Retail parks deal with large numbers of visitors every day, and managers are often struggling to maximise visitor experience and satisfy tenant demands. To make it easier, they need to understand how people move through parking areas, walkways, plazas, and entrances, as this is part of the experience and affects where they ultimately choose to shop.

Retail park dynamics and the challenge of outdoor visibility
Unlike a simple store, a retail park features multiple entrances, large parking areas, pedestrian paths, and even outdoor plazas. Visitors can also arrive in waves and use different means.
The solution gaining traction among outdoor retail operators comes from an unexpected source: public park management. Outdoor people counting sensors for parks were developed to help municipalities track visitor patterns in green spaces, beaches, and tourist sites environments that share many challenges with outdoor retail. The need for this kind of visibility has made retail park managers adopt outdoor radar-based people counting sensors to help track how pedestrians, cyclists, and even scooters move across a park. Managers can then use this information to make various decisions and shape operations.

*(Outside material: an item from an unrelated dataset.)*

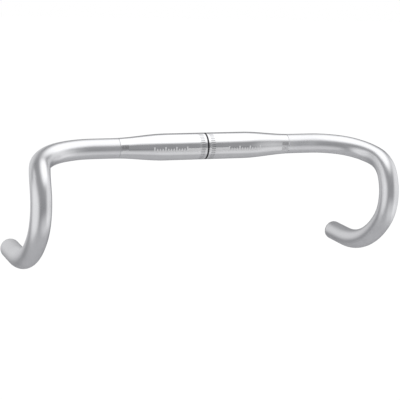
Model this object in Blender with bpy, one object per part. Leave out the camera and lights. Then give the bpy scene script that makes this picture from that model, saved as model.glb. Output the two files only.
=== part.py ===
"""Drop handlebar for a road bicycle: a bent aluminium tube, the polished centre
sleeve that the stem clamps, and a push-in plug in each end.

Frame: metres, +Z up, -Y forward (towards the front wheel), +X to the rider's
left.  The origin is the middle of the clamp section, on its axis.
"""

import math

import bmesh
import bpy
from mathutils import Matrix, Vector

MM = 0.001

# ---- driving dimensions, millimetres and degrees --------------------------
CLAMP_DIA = 31.8            # stem clamp diameter of the centre sleeve
GRIP_DIA = 23.8             # lever and tape diameter of the bent tube
BULGE_FLAT = 50.0           # half length of the full clamp diameter
BULGE_FOOT = 113.4          # where the bulge would run out to the grip diameter
SLEEVE_END = 108.2          # half length of the sleeve
SLEEVE_WALL = 1.1           # sleeve wall at the clamp
SLEEVE_TIP_WALL = 0.6       # sleeve wall at its swaged ends
SLEEVE_TIP_FROM = 80.0      # where the sleeve wall starts to thin

TOPS_HALF = 140.5           # centre to the start of the first bend
CORNER_ENTRY = (109.0, 20.5)    # radius, angle: easing into the corner
CORNER = (55.0, 53.9)           # the corner that turns forwards
RAMP_TILT = 14.2            # how far the corner's plane is tipped down in front
HOOD_ROLL = 78.2            # turn of the bend plane from corner to hood bend
HOOD = (35.2, 49.6)         # the tight bend under the lever hood
HOOK_ROLL = 19.1            # turn of the bend plane, gives the outward flare
HOOK = (53.4, 64.9)         # front of the hook
DROP_ROLL = 1.0
DROP = (113.0, 52.6)        # long bottom curve of the drop
END_STRAIGHT = 34.0         # straight grip end, plug flange included

GRIP_WALL = 1.5             # tube wall in the bends and drops
CENTRE_WALL_TOTAL = 2.7     # sleeve, joint line and tube together at the clamp
BUTT_FROM, BUTT_TO = 98.0, 118.0
JOINT_GAP = 0.3             # gap kept between faces that touch on the real bar

RING_WIDTH = 1.4            # centre mark, a shallow turned groove
RING_DEPTH = 0.25

PLUG_FLANGE = 1.2
PLUG_FLANGE_DIA = 23.4
PLUG_LENGTH = 21.0          # barrel inside the tube
PLUG_BARREL_DIA = 17.8
PLUG_BORE_DIA = 14.4
PLUG_FIN_DIA = 20.0
PLUG_FINS = 3

SIDES = 28                  # facets round the tube


def remove_everything():
    for obj in list(bpy.data.objects):
        bpy.data.objects.remove(obj, do_unlink=True)
    for mesh in list(bpy.data.meshes):
        bpy.data.meshes.remove(mesh)
    for mat in list(bpy.data.materials):
        bpy.data.materials.remove(mat)


def smooth(u):
    u = min(1.0, max(0.0, u))
    return u * u * (3.0 - 2.0 * u)


# ---- radii along the bar, s measured along the centre line from the middle --
def skin_radius(s):
    """Outer radius of the finished bar."""
    lift = smooth((BULGE_FOOT - s) / (BULGE_FOOT - BULGE_FLAT))
    return GRIP_DIA / 2 + (CLAMP_DIA - GRIP_DIA) / 2 * lift


def sleeve_wall(s):
    thin = smooth((s - SLEEVE_TIP_FROM) / (SLEEVE_END - SLEEVE_TIP_FROM))
    return SLEEVE_WALL + (SLEEVE_TIP_WALL - SLEEVE_WALL) * thin


def tube_seat_radius(s):
    """Outer radius of the tube where the sleeve covers it."""
    return skin_radius(s) - sleeve_wall(s) - JOINT_GAP


def bore_radius(s):
    depth = CENTRE_WALL_TOTAL + (GRIP_WALL - CENTRE_WALL_TOTAL) * smooth(
        (s - BUTT_FROM) / (BUTT_TO - BUTT_FROM)
    )
    return skin_radius(s) - depth


# ---- centre line ----------------------------------------------------------
class Walker:
    """Walks straights and bends, and remembers the stations it passes.

    n points to the inside of the next bend.  u is carried along without
    twisting, and sets where facet 0 of every ring lies.
    """

    def __init__(self):
        tilt = math.radians(RAMP_TILT)
        self.s = 0.0
        self.p = Vector((0.0, 0.0, 0.0))
        self.t = Vector((1.0, 0.0, 0.0))
        self.n = Vector((0.0, -math.cos(tilt), -math.sin(tilt)))
        self.u = Vector((0.0, -1.0, 0.0))
        self.stations = []

    def mark(self):
        self.stations.append((self.s, self.p.copy(), self.t.copy(), self.u.copy()))

    def straight(self, length, steps=1):
        start, s0 = self.p.copy(), self.s
        for i in range(1, steps + 1):
            self.p = start + self.t * (length * i / steps)
            self.s = s0 + length * i / steps
            self.mark()

    def straight_to(self, marks):
        for s in marks:
            self.p = self.p + self.t * (s - self.s)
            self.s = s
            self.mark()

    def bend(self, radius, angle, steps):
        centre = self.p + self.n * radius
        axis = self.t.cross(self.n).normalized()
        p0, t0, u0, n0, s0 = self.p.copy(), self.t.copy(), self.u.copy(), self.n.copy(), self.s
        for i in range(1, steps + 1):
            turn = Matrix.Rotation(math.radians(angle) * i / steps, 3, axis)
            self.p = centre + turn @ (p0 - centre)
            self.t = turn @ t0
            self.u = turn @ u0
            self.s = s0 + radius * math.radians(angle) * i / steps
            self.mark()
        self.n = turn @ n0

    def roll(self, angle):
        self.n = Matrix.Rotation(math.radians(angle), 3, self.t) @ self.n


def half_centre_line(straight_marks):
    w = Walker()
    w.mark()
    w.straight_to(straight_marks)
    w.straight(TOPS_HALF - w.s)
    w.bend(*CORNER_ENTRY, steps=4)
    w.bend(*CORNER, steps=7)
    w.roll(HOOD_ROLL)
    w.bend(*HOOD, steps=6)
    w.roll(HOOK_ROLL)
    w.bend(*HOOK, steps=8)
    w.roll(DROP_ROLL)
    w.bend(*DROP, steps=8)
    w.straight(END_STRAIGHT - PLUG_FLANGE - JOINT_GAP, steps=2)
    return w.stations


def mirrored(station):
    """The same station on the rider's right, with the walk still going to +X."""
    s, p, t, u = station
    return (
        s,
        Vector((-p.x, p.y, p.z)),
        Vector((t.x, -t.y, -t.z)),
        Vector((-u.x, u.y, u.z)),
    )


def whole_line(half):
    """Stations from the rider's right end to the left end."""
    right = [mirrored(st) for st in reversed(half) if st[0] > 0.0]
    return right + half


# ---- mesh helpers ---------------------------------------------------------
def add_ring(bm, station, radius, sides=SIDES):
    _, p, t, u = station
    v = t.cross(u)
    ring = []
    for k in range(sides):
        a = 2.0 * math.pi * k / sides
        q = p + (u * math.cos(a) + v * math.sin(a)) * radius
        ring.append(bm.verts.new(q * MM))
    return ring


def join_rings(bm, a, b):
    """Quads between two rings; they face outwards when b is further along."""
    n = len(a)
    for k in range(n):
        m = (k + 1) % n
        bm.faces.new((a[k], a[m], b[m], b[k]))


def skin(bm, rings):
    for a, b in zip(rings, rings[1:]):
        join_rings(bm, a, b)


def material(name, colour, metallic, roughness):
    mat = bpy.data.materials.new(name)
    mat.use_nodes = True
    shader = mat.node_tree.nodes["Principled BSDF"]
    shader.inputs["Base Color"].default_value = (*colour, 1.0)
    shader.inputs["Metallic"].default_value = metallic
    shader.inputs["Roughness"].default_value = roughness
    mat.diffuse_color = (*colour, 1.0)
    return mat


def finish(bm, name, mat, parent):
    bmesh.ops.recalc_face_normals(bm, faces=bm.faces[:])
    mesh = bpy.data.meshes.new(name)
    bm.to_mesh(mesh)
    bm.free()
    mesh.shade_smooth()
    mesh.set_sharp_from_angle(angle=math.radians(35))
    mesh.materials.append(mat)
    obj = bpy.data.objects.new(name, mesh)
    bpy.context.scene.collection.objects.link(obj)
    obj.parent = parent
    return obj


# ---- pieces ---------------------------------------------------------------
def bar_tube(mat, parent):
    """One bent, butted tube; its middle swells under the sleeve and a low
    shoulder at each end of the sleeve keeps the two skins flush."""
    seat_end = SLEEVE_END - 0.1
    shoulder = SLEEVE_END + JOINT_GAP
    marks = [BULGE_FLAT, 58.0, 66.0, 74.0, 82.0, 90.0, 98.0, seat_end]
    half = half_centre_line(marks + [shoulder, BULGE_FOOT])
    line = whole_line(half)

    bm = bmesh.new()
    outer = []
    for st in line:
        s = st[0]
        if s <= seat_end + 1e-6:
            outer.append(add_ring(bm, st, tube_seat_radius(s)))
        elif s <= shoulder + 1e-6:
            # the shoulder is square: the step is two rings at one place
            pair = [
                add_ring(bm, st, tube_seat_radius(seat_end)),
                add_ring(bm, st, skin_radius(s)),
            ]
            outer.extend(pair if st[1].x > 0 else reversed(pair))
        else:
            outer.append(add_ring(bm, st, skin_radius(s)))
    skin(bm, outer)

    # the bore is seen by nobody, so every second station is enough for it
    ends = {0, len(line) - 1}
    bore_line = [
        st for i, st in enumerate(line)
        if i in ends or i % 2 == 0 or abs(abs(st[0]) - BULGE_FLAT) < 1e-6
    ]
    inner = [add_ring(bm, st, bore_radius(st[0])) for st in bore_line]
    skin(bm, list(reversed(inner)))
    join_rings(bm, inner[0], outer[0])
    join_rings(bm, outer[-1], inner[-1])
    return finish(bm, "bar_tube", mat, parent), half[-1]


def centre_sleeve(mat, parent):
    """Bulged sleeve: full clamp diameter in the middle, swaged down to the
    tube at both ends, with the centring groove round its middle."""
    half_ring = RING_WIDTH / 2
    clamp_r = CLAMP_DIA / 2
    outer_half = [
        (0.0, clamp_r - RING_DEPTH),
        (half_ring - 0.15, clamp_r - RING_DEPTH),
        (half_ring, clamp_r),
        (20.0, clamp_r),
    ]
    outer_half += [
        (s, skin_radius(s))
        for s in (BULGE_FLAT, 58.0, 66.0, 74.0, 82.0, 90.0, 98.0, SLEEVE_END)
    ]
    inner_half = [
        (s, skin_radius(s) - sleeve_wall(s))
        for s in (0.0, BULGE_FLAT, 58.0, 66.0, 74.0, 82.0, 90.0, 98.0, SLEEVE_END)
    ]

    def both_ways(half):
        return [(-x, r) for x, r in reversed(half) if x > 0.0] + half

    bm = bmesh.new()

    def ring(x, r):
        station = (x, Vector((x, 0.0, 0.0)), Vector((1.0, 0.0, 0.0)), Vector((0.0, -1.0, 0.0)))
        return add_ring(bm, station, r)

    outer = [ring(x, r) for x, r in both_ways(outer_half)]
    inner = [ring(x, r) for x, r in both_ways(inner_half)]
    skin(bm, outer)
    skin(bm, list(reversed(inner)))
    join_rings(bm, inner[0], outer[0])
    join_rings(bm, outer[-1], inner[-1])
    return finish(bm, "centre_sleeve", mat, parent)


def end_plug(name, mat, parent, end_station):
    """Push-in plug: a thin round-edged flange and a hollow barrel with
    retaining fins.  Modelled along its own +Z, which points out of the bar;
    z = 0 is the face that bears on the tube's end."""
    fr = PLUG_FLANGE_DIA / 2
    barrel, bore, fin = PLUG_BARREL_DIA / 2, PLUG_BORE_DIA / 2, PLUG_FIN_DIA / 2
    # outline from the inner mouth of the barrel, out and round to the top face
    outline = [(-PLUG_LENGTH, bore), (-PLUG_LENGTH, barrel - 0.5), (-PLUG_LENGTH + 0.8, barrel)]
    pitch = (PLUG_LENGTH - 5.0) / PLUG_FINS
    for i in range(PLUG_FINS):
        z = -PLUG_LENGTH + 2.2 + i * pitch
        outline += [(z, barrel), (z + 2.0, fin), (z + 2.8, fin), (z + 2.9, barrel)]
    outline += [
        (0.0, barrel),
        (0.0, fr - 0.1),
        (0.1, fr),
        (PLUG_FLANGE - 0.6, fr),
        (PLUG_FLANGE - 0.2, fr - 0.25),
        (PLUG_FLANGE, fr - 0.8),
    ]
    bore_floor = -2.0

    bm = bmesh.new()

    def ring(z, r):
        station = (z, Vector((0.0, 0.0, z)), Vector((0.0, 0.0, 1.0)), Vector((0.0, -1.0, 0.0)))
        return add_ring(bm, station, r)

    rings = [ring(z, r) for z, r in outline]
    skin(bm, rings)
    bm.faces.new(rings[-1])
    floor_ring = ring(bore_floor, bore - 0.3)
    join_rings(bm, floor_ring, rings[0])
    bm.faces.new(list(reversed(floor_ring)))
    obj = finish(bm, name, mat, parent)

    _, p, t, u = end_station
    # local -Y lies along u, local +Z along the tube's heading
    x_axis = t.cross(-u)
    rotation = Matrix((-x_axis, -u, t)).transposed()
    if rotation.determinant() < 0:
        rotation = Matrix((x_axis, -u, t)).transposed()
    obj.rotation_mode = "QUATERNION"
    obj.rotation_quaternion = rotation.to_quaternion()
    obj.location = (p + t * JOINT_GAP) * MM
    return obj


def build():
    remove_everything()
    satin = material("satin_aluminium", (0.66, 0.67, 0.69), 1.0, 0.38)
    polished = material("polished_aluminium", (0.84, 0.84, 0.85), 1.0, 0.14)
    black = material("black_plastic", (0.025, 0.025, 0.027), 0.0, 0.5)

    root = bpy.data.objects.new("handlebar", None)
    bpy.context.scene.collection.objects.link(root)

    _, left_end = bar_tube(satin, root)
    centre_sleeve(polished, root)
    end_plug("left_end_plug", black, root, left_end)
    s, p, t, u = mirrored(left_end)
    # at the right end the plug looks back along the walk
    end_plug("right_end_plug", black, root, (s, p, -t, u))


build()
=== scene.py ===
import math

import bmesh
import bpy
import numpy as np
from mathutils import Matrix, Vector


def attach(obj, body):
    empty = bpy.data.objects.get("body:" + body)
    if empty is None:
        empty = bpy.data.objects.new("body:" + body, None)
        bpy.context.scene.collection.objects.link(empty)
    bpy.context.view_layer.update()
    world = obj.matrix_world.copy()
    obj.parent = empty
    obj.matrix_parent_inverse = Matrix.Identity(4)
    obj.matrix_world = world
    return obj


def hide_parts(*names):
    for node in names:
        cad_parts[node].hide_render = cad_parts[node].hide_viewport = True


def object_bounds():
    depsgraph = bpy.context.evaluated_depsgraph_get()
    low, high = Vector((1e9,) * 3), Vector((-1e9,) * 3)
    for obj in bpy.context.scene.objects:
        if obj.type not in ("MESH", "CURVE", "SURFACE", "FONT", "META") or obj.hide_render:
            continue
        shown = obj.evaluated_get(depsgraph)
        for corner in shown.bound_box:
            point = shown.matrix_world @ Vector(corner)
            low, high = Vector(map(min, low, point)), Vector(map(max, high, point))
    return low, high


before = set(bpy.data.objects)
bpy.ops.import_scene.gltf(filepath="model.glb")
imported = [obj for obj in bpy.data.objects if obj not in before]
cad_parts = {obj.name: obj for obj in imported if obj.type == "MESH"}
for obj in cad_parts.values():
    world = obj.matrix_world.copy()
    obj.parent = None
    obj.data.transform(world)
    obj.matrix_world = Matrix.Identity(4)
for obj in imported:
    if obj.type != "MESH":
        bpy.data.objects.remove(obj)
cad_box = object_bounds()

# Looks for the drop handlebar: fine meshes, metal and plastic materials, studio.

MM = 0.001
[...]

It’s important for park managers to gain insights into all these movements as they influence how and when people shop. The information helps park managers plan more effectively, optimize maintenance scheduling, and evaluate project results.
Key capabilities and benefits of outdoor visitor analytics
Based on implementation data from radar providers like SensMax, outdoor visitor analytics help managers get insights from automated reports that were previously impossible. Using devices like TAC-B people counting sensors, parks can track how visitors move across different spaces. All this is done without compromising their privacy as these devices don’t collect any personal data and are therefore GDPR compliant out of the box.
Tracking visitor flow and movement patterns
People counters show much more than the number of visitors that entered the park. They can track a person’s movement from entry to exit, allowing them to determine the average time spent in different areas. The sensors do this around the clock as they are not limited by environmental conditions like darkness, direct sunlight, or rain, unlike video cameras.
This is important data as it helps understand the entrances with the most traffic, the most used pathways, and the zones that are consistently underutilised. Managers can then use these patterns to make smarter operational decisions. For example, they can adjust their cleaning or security schedules and even redesign pedestrian routes that tend to be overcrowded.
Understanding visitor behaviour
The fact that people counters can see how visitors move within a space means they can give managers data on preferred routes, dwell times, and how the various means of transport are distributed. Analytics can then help them understand the spaces that are most engaging or potentially problematic. This informs decisions like layout adjustments, amenity placements, and signage improvements.
Retail parks can also share some of these outdoor analytics with their tenants to help them thrive. Data like traffic distribution can help stores optimize opening hours, staffing, and promotional campaigns. It leads to better conversion rates, and the park benefits as a result.
Measuring the impact of events and promotions
Events, seasonal markets, and marketing campaigns often change park activity, but managers can’t clearly see the results without data. Outdoor visitor analytics through people counters helps see the actual impact based on the changes in the number of visitors.
Since managers have existing data for different months, weeks, and days, they can easily see the impact of a particular campaign. This helps refine promotional strategies and optimise future events based on the zones that were most impacted.
Integrating outdoor analytics into decision-making
People counters help provide business answers to various outdoor retail questions, but that’s just the first step. These are actionable reports that you can then combine with operational, marketing, and tenant reports. This helps create a more complete picture of how effective the park is and helps improve performance in different aspects.
For example, when a manager has a clear idea of peak traffic hours, they can adjust staffing schedules to increase efficiency. They can also use historical trends to make better forecasts on weekends, holidays, seasonal markets, or marketing campaigns.
This kind of integration helps avoid decisions that are based on hunches or assumptions. It then makes it easy to test new layouts, promotions, and visitor services before making long-term decisions. Day-to-day decisions also become more proactive rather than reactive, something that benefits the park, its tenants, and its visitors alike.